The interim Ecuadorian assembly has approved a bill proposed by President Rafael Correa designed to alleviate the tax burden on lower and middle income groups, but which business groups fear may undermine investment and economic growth in the Andean country.

The temporary 130-seat assembly, which is doing the job of Congress while it draws up a new constitution for the country, approved the bill last week in a comfortable 90-23 vote for President Correa. It raises taxes on luxury goods, cigarettes, alcohol, perfume and weapons.

The bill also imposes a 0.5% tax on currency outflows, although profits or loan repayments sent abroad from Ecuadorian units of foreign companies will be exempt from the tax.

Another controversial measure is a 70% windfall tax on mining companies' future revenues above a pre-determined price threshold, with a similar levy to be charged on oil firms' futures contracts.

The bill also makes rent and mortgage payments, health costs, and spending on education tax-deductible, and removes a tax on telephone calls.

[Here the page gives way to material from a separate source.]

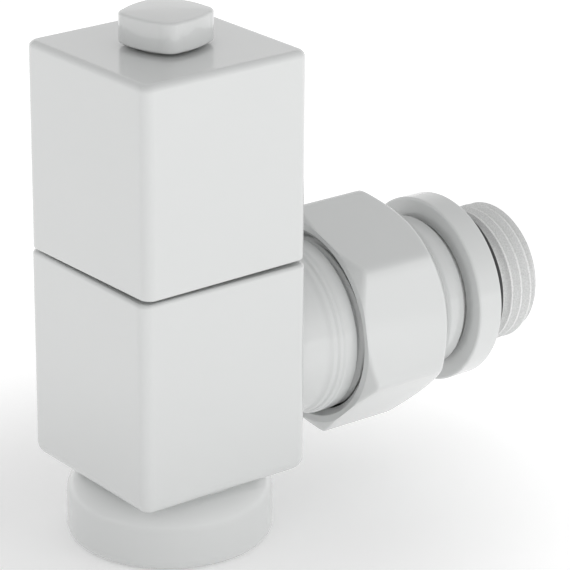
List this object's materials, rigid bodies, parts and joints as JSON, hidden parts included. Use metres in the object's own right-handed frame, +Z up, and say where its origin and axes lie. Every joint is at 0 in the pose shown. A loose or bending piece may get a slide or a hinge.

The tax package has met with strong opposition from pro-business lawmakers, who have backed street demonstrations against the proposals, fearing that the measures will erode investment in key sectors of the economy and lead to lower overall economic growth, forecast at 2.65% for 2007.

In defense of the reforms, Correa has argued that they will raise much needed revenues, reduce tax evasion and lead to more equitable distribution of wealth.

The government predicts that the tax package would generate an extra $300-350 million per year in revenues, increasing the overall tax take to $5 billion this year and $5.5 billion next year.